Once you’ve met those requirements on time and distance you can deduct expenses on state returns that have opted out of the federal changes, as long as those expenses are considered “reasonable”.

Reasonable expenses are considered:

  • The cost of packing and shipping your belongings including packing supplies, crating, hiring a professional moving company and hauling a trailer.
  • Moving belongings from a second location, like your parents home to your new location but you can’t make deductions for moving new belongings like furniture you purchased on your way to your new home.
  • The cost of shipping pets to your new home
  • Storage of your things for up to 30 days while they are in transit. This includes foreign relocation storage. If you are moving internationally, you may also be eligible for a foreign housing deduction.
  • Insurance of your things while they are moved. There is a limit of 30 consecutive days on this deduction also, counted from the day your belongings leave your old home to the day they are delivered to your new home.
  • The cost to disconnect or connect utilities at your new place and previous house
  • Transport and lodging expenses while you are moving, for you and your family including car expenses and airfare. This applies if travelling via the most direct route available and not sight seeing or holidaying on your way to the new location. You can deduct car expenses as the actual out of pocket charges you paid for gas, tolls, parking and oil if you keep records or apply a standard mileage rate of 18 cents per mile. You can’t deduct maintenance, general repairs or depreciation.
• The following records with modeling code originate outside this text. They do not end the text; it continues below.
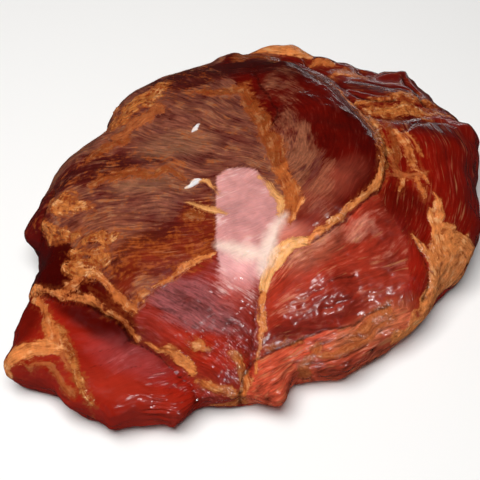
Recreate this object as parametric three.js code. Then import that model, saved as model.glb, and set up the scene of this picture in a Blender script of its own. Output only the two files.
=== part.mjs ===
// A boneless smoked ham, lying with its broad side up: several leg muscles held together by
// seams of fat. It is one solid piece of meat, 311 mm across, 305 mm deep and 86 mm thick.
// Millimetres, +Z up. The origin is on the surface that the ham lies on, under its middle.
import * as THREE from "three";
import { ImprovedNoise } from "three/addons/math/ImprovedNoise.js";
import { mergeVertices } from "three/addons/utils/BufferGeometryUtils.js";

// Overall heights, and the middle that the outline goes round
const BODY_HEIGHT = 62; // the top of the meat away from the rim, before its muscles swell it
const CROWN_RISE = 9; // how much higher the middle is than the shoulders
const RIM_HEIGHT = 23; // where the side bulges furthest out, above the table
const MIDDLE = new THREE.Vector2(-4, -14);

const SHOULDER_WIDTH = 48; // how far in from the outline the side has risen to full height
const SHOULDER_POWER = 2.3; // 2 is round, and a higher one is squarer
const BELLY_WIDTH = 26; // how far in from the outline the underside meets the table
const BELLY_PRESS = 1.15; // above 1, the weight presses the belly flat on the table

// The outline seen from above, anticlockwise from the right-hand end
const OUTLINE = [
  [150, -16], [154, 22], [156, 59], [146, 89], [119, 112], [92, 131], [63, 141],
  [39, 149], [4, 145], [-32, 133], [-74, 113], [-98, 95], [-106, 66], [-137, 35],
  [-144, 7], [-154, -18], [-142, -44], [-152, -76], [-156, -105], [-153, -120],
  [-125, -131], [-104, -146], [-78, -154], [-53, -150], [-32, -137], [-6, -136],
  [12, -131], [26, -123], [64, -112], [98, -86], [118, -66], [138, -45],
].map(([x, y]) => new THREE.Vector2(x, y));

// The muscles that swell the top: centre, half lengths, turn in degrees, and rise
const MUSCLES = {
  topRound: { at: [40, 40], half: [52, 62], turn: 20, rise: 12 },
  broadLeft: { at: [-62, 22], half: [92, 70], turn: 25, rise: 7 },
  rightCap: { at: [118, 34], half: [42, 55], turn: 0, rise: 6 },
  backSlope: { at: [76, 124], half: [90, 40], turn: -20, rise: -13 },
  middleRight: { at: [62, -30], half: [72, 44], turn: 25, rise: 8 },
  lowerRoll: { at: [74, -106], half: [95, 42], turn: 28, rise: -20 },
  frontMiddle: { at: [-24, -124], half: [50, 40], turn: 0, rise: -14 },
  shankEnd: { at: [-112, -111], half: [75, 60], turn: -20, rise: -20 },
};

// The seams between the muscles, seen from above. Each is a groove that draws the meat down by
// depth and lets it swell again over width. Where one muscle stands above its neighbour, step
// is how much higher the left side is, looking along the path.
const SEAMS = {
  central: {
    path: [[-4, -134], [0, -110], [4, -90], [9, -71], [19, -59], [31, -51]],
    depth: 8, width: 13, step: 0,
  },
  arc: {
    path: [[31, -51], [56, -33], [76, -14], [84, 8], [81, 32], [68, 58], [52, 86], [34, 110], [8, 122]],
    depth: 4, width: 12, step: 9,
  },
  orangeBand: {
    path: [[10, -52], [21, -31], [20, -6], [10, 20], [0, 49], [-12, 86]],
    depth: 4, width: 13, step: 0,
  },
  shank: {
    path: [[-154, -68], [-125, -74], [-100, -83], [-78, -98], [-56, -113], [-36, -123], [-26, -140]],
    depth: 4, width: 12, step: 12,
  },
  branch: {
    path: [[-74, -92], [-62, -77], [-44, -66], [-22, -59]],
    depth: 3, width: 10, step: 3,
  },
  leftFat: {
    path: [[-76, -92], [-88, -72], [-108, -54], [-136, -30]],
    depth: 3, width: 11, step: 0,
  },
  lowerCrease: {
    path: [[-3, -117], [10, -110], [32, -103], [58, -92], [84, -76]],
    depth: 8, width: 10, step: 3,
  },
  notch: {
    path: [[-1, -112], [-7, -124], [-10, -140]],
    depth: 8, width: 8, step: 0,
  },
  rightFat: {
    path: [[86, -46], [108, -42], [120, -54], [116, -72]],
    depth: 3, width: 11, step: 0,
  },
  backSeam: {
    path: [[68, 66], [92, 64], [116, 68], [148, 80]],
    depth: 7, width: 12, step: 0,
  },
  capSeam: {
    path: [[82, 44], [91, 22], [99, -2], [112, -24], [108, -40]],
    depth: 4, width: 12, step: 0,
  },
};
const GROOVE_ROUNDING = 3; // half the width of a groove's rounded floor
const STEP_RUN = 7; // how far a step takes to rise
const STEP_FADE = 42; // how far it takes to level out again
const END_FADE = 22; // how far a groove takes to reach its depth from its end

// Lumps of fat and flaps of meat that stand out: centre, radius and rise
const LUMPS = [
  { at: [26, 142], radius: 14, rise: 5 },
  { at: [8, 140], radius: 9, rise: 4 },
  { at: [52, 134], radius: 8, rise: 4 },
  { at: [14, -128], radius: 13, rise: 6 },
  { at: [108, 102], radius: 16, rise: 5 },
];

// Uneven swelling of the whole surface, coarse and fine: wavelength and height
const UNEVEN = [
  { wavelength: 38, height: 2.2 },
  { wavelength: 17, height: 1.3 },
];

const SETTLE_HEIGHT = 16; // below this the weight presses the relief flat on the table

// How finely the surface is cut up
const SPHERE_DETAIL = 21; // each of 20 faces is cut into (detail + 1) squared triangles
const MEAN_RADIUS = 145; // of the outline, to share the triangles out along a section
const SECTION_STEPS = 200; // from the top, over the rim, to the middle of the belly
const UNDERCUT_DETAIL = 0.7; // triangles under the rim, as a share of those on the top
const BELLY_DETAIL = 0.3; // and on the flat belly
const OUTLINE_STEPS = 360;
const SEAM_STEPS = 40;
const WELD = 1e-6; // the sphere's corners that are closer than this are one

const perlin = new ImprovedNoise();

// Radius of the outline round MIDDLE in any direction
function outlineRadius(rim) {
  const rays = rim.slice(1).map((p) => {
    const arm = p.clone().sub(MIDDLE);
    return { angle: arm.angle(), radius: arm.length() };
  });
  rays.sort((a, b) => a.angle - b.angle);
  return (angle) => {
    const turn = (angle + 2 * Math.PI) % (2 * Math.PI);
    const high = Math.max(0, rays.findIndex((ray) => ray.angle > turn));
    const after = rays[high];
    const before = rays[(high + rays.length - 1) % rays.length];
    const gap = (after.angle - before.angle + 2 * Math.PI) % (2 * Math.PI) || 1;
    const share = ((turn - before.angle + 2 * Math.PI) % (2 * Math.PI)) / gap;
    return THREE.MathUtils.lerp(before.radius, after.radius, share);
  };
}

// The point of a chain nearest to (x, y): its distance, how far along the chain it is, how far
// is left to the chain's end, and whether (x, y) is on the chain's left, 1, or right, -1
function nearestOn(chain, x, y) {
  let best = { distance: Infinity };
  let before = 0;
  for (let i = 1; i < chain.length; i++) {
    const p = chain[i - 1];
    const q = chain[i];
    const dx = q.x - p.x;
    const dy = q.y - p.y;
    const run = Math.hypot(dx, dy);
    const t = THREE.MathUtils.clamp(((x - p.x) * dx + (y - p.y) * dy) / (run * run), 0, 1);
    const distance = Math.hypot(x - p.x - t * dx, y - p.y - t * dy);
    if (distance < best.distance) {
      const side = Math.sign(dx * (y - p.y) - dy * (x - p.x));
      best = { distance, side, along: before + t * run };
    }
    before += run;
  }
  return { ...best, left: before - best.along };
}

// Part of a round shoulder that is reached at some distance in from the outline, 0 to 1
function shoulder(inward, width) {
  const left = 1 - Math.min(1, inward / width);
  return (1 - left ** SHOULDER_POWER) ** (1 / SHOULDER_POWER);
}

// Height of the surface: side is 1 on the top and -1 underneath, inward the distance in from
// the outline, and crown the height that the top has away from the rim
function surfaceHeight(side, inward, crown) {
  if (side > 0) return RIM_HEIGHT + (crown - RIM_HEIGHT) * shoulder(inward, SHOULDER_WIDTH);
  return Math.max(0, RIM_HEIGHT * (1 - BELLY_PRESS * shoulder(inward, BELLY_WIDTH)));
}

// Shares the sphere's vertices out along the way from the middle of the top, over the rim, to
// the middle of the belly, so that triangles come out alike and the underside gets fewer
function sectionSpread() {
  const section = [];
  const shares = [0];
  for (let i = 0; i <= SECTION_STEPS; i++) {
    const turn = (i / SECTION_STEPS) * Math.PI;
    const reach = Math.sin(turn);
    const side = turn < Math.PI / 2 ? 1 : -1;
    section.push({ reach, side, z: surfaceHeight(side, (1 - reach) * MEAN_RADIUS, BODY_HEIGHT) });
  }
  for (let i = 1; i <= SECTION_STEPS; i++) {
    const p = section[i - 1];
    const q = section[i];
    const run = Math.hypot((q.reach - p.reach) * MEAN_RADIUS, q.z - p.z);
    const underneath = p.z > 0 ? UNDERCUT_DETAIL : BELLY_DETAIL;
    const detail = p.side > 0 ? 1 : underneath;
    shares.push(shares[i - 1] + run * (p.reach + q.reach) * detail);
  }
  return (share) => {
    const wanted = share * shares[SECTION_STEPS];
    const i = Math.max(1, shares.findIndex((s) => s >= wanted));
    const part = (wanted - shares[i - 1]) / (shares[i] - shares[i - 1]);
    const reach = THREE.MathUtils.lerp(section[i - 1].reach, section[i].reach, part);
    return { reach, side: section[i].side };
  };
}

// Height of the top surface away from the rim
function crownHeight(x, y, reach) {
  let z = BODY_HEIGHT + CROWN_RISE * (1 - reach * reach);
  for (const { at, half, turn, rise } of Object.values(MUSCLES)) {
    const place = new THREE.Vector2(x - at[0], y - at[1]);
    place.rotateAround(new THREE.Vector2(), -THREE.MathUtils.degToRad(turn));
    const q = (place.x / half[0]) ** 2 + (place.y / half[1]) ** 2;
    z += rise * Math.exp(-q);
  }
  return z;
}

// How far the seams draw the surface in at (x, y), less what their steps raise it. Where seams
// meet, their grooves don't add up: the deepest counts most.
function seamRelief(seams, x, y) {
  let stepped = 0;
  const grooves = [];
  for (const { chain, depth, width, step } of seams) {
    const near = nearestOn(chain, x, y);
    const wide = Math.hypot(near.distance, GROOVE_ROUNDING) - GROOVE_ROUNDING;
    const toEnd = Math.min(near.along, near.left);
    const groove = depth * THREE.MathUtils.smoothstep(toEnd, -END_FADE, END_FADE);
    grooves.push(groove * Math.exp(-wide / width));
    const rise = step * THREE.MathUtils.smoothstep(toEnd, 0, END_FADE);
    const level = Math.tanh((near.side * near.distance) / STEP_RUN);
    const fade = Math.exp(-((near.distance / STEP_FADE) ** 2));
    stepped += (rise / 2) * level * fade;
  }
  return stepped - Math.hypot(...grooves);
}

// Lumps and the uneven swelling of the surface
function lumpRelief(x, y, z) {
  let height = 0;
  for (const { at, radius, rise } of LUMPS) {
    height += rise * Math.exp(-(((x - at[0]) ** 2 + (y - at[1]) ** 2) / radius ** 2));
  }
  for (const { wavelength, height: swell } of UNEVEN) {
    height += swell * perlin.noise(x / wavelength, y / wavelength, z / wavelength);
  }
  return height;
}

// The smooth body of the ham, with no seams yet
function bodyGeometry() {
  const sphere = new THREE.IcosahedronGeometry(1, SPHERE_DETAIL);
  sphere.deleteAttribute("normal");
  sphere.deleteAttribute("uv");
  const geometry = mergeVertices(sphere, WELD);
  const rim = new THREE.SplineCurve([...OUTLINE, OUTLINE[0]]).getSpacedPoints(OUTLINE_STEPS);
  const radiusAt = outlineRadius(rim);
  const spread = sectionSpread();
  const position = geometry.getAttribute("position");
  const direction = new THREE.Vector3();
  for (let i = 0; i < position.count; i++) {
    direction.fromBufferAttribute(position, i).normalize();
    const { reach, side } = spread((1 - direction.z) / 2);
    const angle = Math.atan2(direction.y, direction.x);
    const radius = reach * radiusAt(angle);
    const x = MIDDLE.x + radius * Math.cos(angle);
    const y = MIDDLE.y + radius * Math.sin(angle);
    const inward = nearestOn(rim, x, y).distance;
    position.setXYZ(i, x, y, surfaceHeight(side, inward, crownHeight(x, y, reach)));
  }
  geometry.computeVertexNormals();
  return geometry;
}

// The body with its seams and lumps pushed in and out along the surface's own normals
function hamGeometry() {
  const geometry = bodyGeometry();
  const position = geometry.getAttribute("position");
  const normal = geometry.getAttribute("normal");
  const seams = Object.values(SEAMS).map((seam) => {
    const bends = seam.path.map(([x, y]) => new THREE.Vector2(x, y));
    return { ...seam, chain: new THREE.SplineCurve(bends).getSpacedPoints(SEAM_STEPS) };
  });
  const place = new THREE.Vector3();
  const outwards = new THREE.Vector3();
  for (let i = 0; i < position.count; i++) {
    place.fromBufferAttribute(position, i);
    outwards.fromBufferAttribute(normal, i);
    const offTable = THREE.MathUtils.smoothstep(place.z, 0, SETTLE_HEIGHT);
    const { x, y, z } = place;
    const push = offTable * (seamRelief(seams, x, y) + lumpRelief(x, y, z));
    place.addScaledVector(outwards, push);
    position.setXYZ(i, place.x, place.y, Math.max(0, place.z));
  }
  geometry.computeBoundingBox();
  const middle = geometry.boundingBox.getCenter(new THREE.Vector3());
  geometry.translate(-middle.x, -middle.y, 0);
  geometry.computeVertexNormals();
  return geometry;
}

const meat = new THREE.MeshStandardMaterial({ color: 0x7a2a1a, roughness: 0.4, metalness: 0 });
const ham = new THREE.Mesh(hamGeometry(), meat);
ham.name = "smoked_ham";

const group = new THREE.Group();
group.add(ham);
export default group;
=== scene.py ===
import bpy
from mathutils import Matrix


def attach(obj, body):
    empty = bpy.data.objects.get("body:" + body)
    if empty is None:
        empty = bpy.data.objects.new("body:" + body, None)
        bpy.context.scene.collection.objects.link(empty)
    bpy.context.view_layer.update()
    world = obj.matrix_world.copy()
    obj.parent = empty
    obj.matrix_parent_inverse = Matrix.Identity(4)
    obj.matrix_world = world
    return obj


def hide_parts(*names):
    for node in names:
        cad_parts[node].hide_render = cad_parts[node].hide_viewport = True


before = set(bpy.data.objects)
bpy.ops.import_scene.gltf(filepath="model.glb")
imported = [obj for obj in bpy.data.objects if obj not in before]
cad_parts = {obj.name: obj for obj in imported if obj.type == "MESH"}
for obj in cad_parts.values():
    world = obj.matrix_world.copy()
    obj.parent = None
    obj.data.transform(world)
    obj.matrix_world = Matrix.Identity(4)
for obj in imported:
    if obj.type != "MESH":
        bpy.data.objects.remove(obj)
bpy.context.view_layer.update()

# %% Libraries and units
import math

import bmesh
import bpy
import numpy as np
from mathutils import Vector, noise

MM = 0.001
print("one millimetre in Blender units:", MM)

# %% [markdown]
# ## A finer surface
#
# The solid has about ten thousand flat triangles, each some 5 mm wide, and meat needs relief a
# few millimetres wide. A voxel remesh would cut the flat belly as finely as the top. Here every
# edge is cut in half instead, twice, and the new corners are lifted to a smooth curve, so the
# triangles are small only where the solid's are. A little smoothing takes away the last facets.
# %% Copy the solid and cut it finer
WELD = 0.001 * MM
CUTTING_ROUNDS = 2
ROUNDING = 1.0
SMOOTHING_ROUNDS = 3


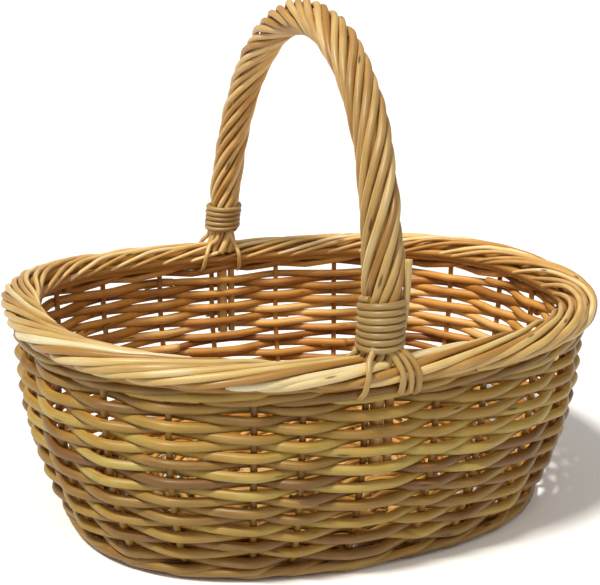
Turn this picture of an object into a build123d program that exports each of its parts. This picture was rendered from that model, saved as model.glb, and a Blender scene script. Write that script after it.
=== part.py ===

Food and meals costs during transit also do not qualify.

Other non deductible expenses to note are the costs of breaking your lease to move or expenses associated with buying or selling a home such as mortgage penalties, loss on the sale of a property and real estate taxes.

You are also prohibited from making a double deduction, that is claiming any of the above items as moving expenses as well as businesses expenses.

4. Employer reimbursed moving

If your employer paid for your moving costs (and you are a non-military taxpayer) a heads up that your company’s reimbursement is now included in your gross income.

Reimbursements used to be treated separately but now they will increase your tax bill as a result of your move for work. In more good news for the Empire State, New York was one of the states to provide exceptions and allow taxpayers to exclude reimbursements from their New York Adjusted Gross Income (NYAGI). When you’re calculating your NYAGI you can subtract your moving expenses and the reimbursement received during the tax year from your Federal Adjusted Gross Income (FAGI). You can also claim the expense in the year you were reimbursed, not the year of your move, for example if you booked and paid for a move in November 2020, which your employer reimbursed in December but was not scheduled to take place until January of 2021.

It’s worth noting that this adjustment doesn’t qualify if you move outside of the state, like moving from New York to LA. The instruction for filing NYS Form IT-203 explain the adjustment applies if only if you changed job locations in New York State or you started a new job in New York State.

As a rule, save all receipts, bills and mileage logs related to this transaction, including your Form W-2 and the statement of reimbursement from your employer.

If you are an employee of New York State itself applying for reimbursement, the documentation you need to provide to your employer includes receipts from a rental truck or the Bill of Lading from your mover. Check our Guide to Moving Terminology for a detailed explanation of this document and what to look for before locking in your move.

5. Military

The recent tax change did not affect the military and we thank you with all our hearts for your service. If you are a member of the Armed Forces on active duty, you can deduct moving expenses on your Federal return if your move was the result of a military order or a “permanent change of station”. You may also deduct unreimbursed expenses for your spouse or dependent.

Deductible moving expenses in this case include household goods, personal property storage and travelling expenses like temporary lodging during the move, according to the IRS guide. You can also deduct the cost of gas, tolls and shipping your car as well as personal property however meals and food will not qualify. Use form 3903 to calculate your deductions and record them on your return.

6. If you moved before 2018

If you moved before the tax changes came into effect in 2018, your moving expenses may still be tax deductible if you meet the distance and time requirements. As we outlined above, they are: a commute of 50 miles or longer, moving within 12 months of starting your new job and working full time at your new location for 39 weeks or more in the first year after your move date.

Whatever your situation, the suspension of moving deductions on Federal returns is slated to be lifted on January 1, 2026. Congress may decide to make this a permanent change but for now, you have all the detail you need for the tax season ahead.

Please note we suggest that you seek professional Tax advice from your CPA.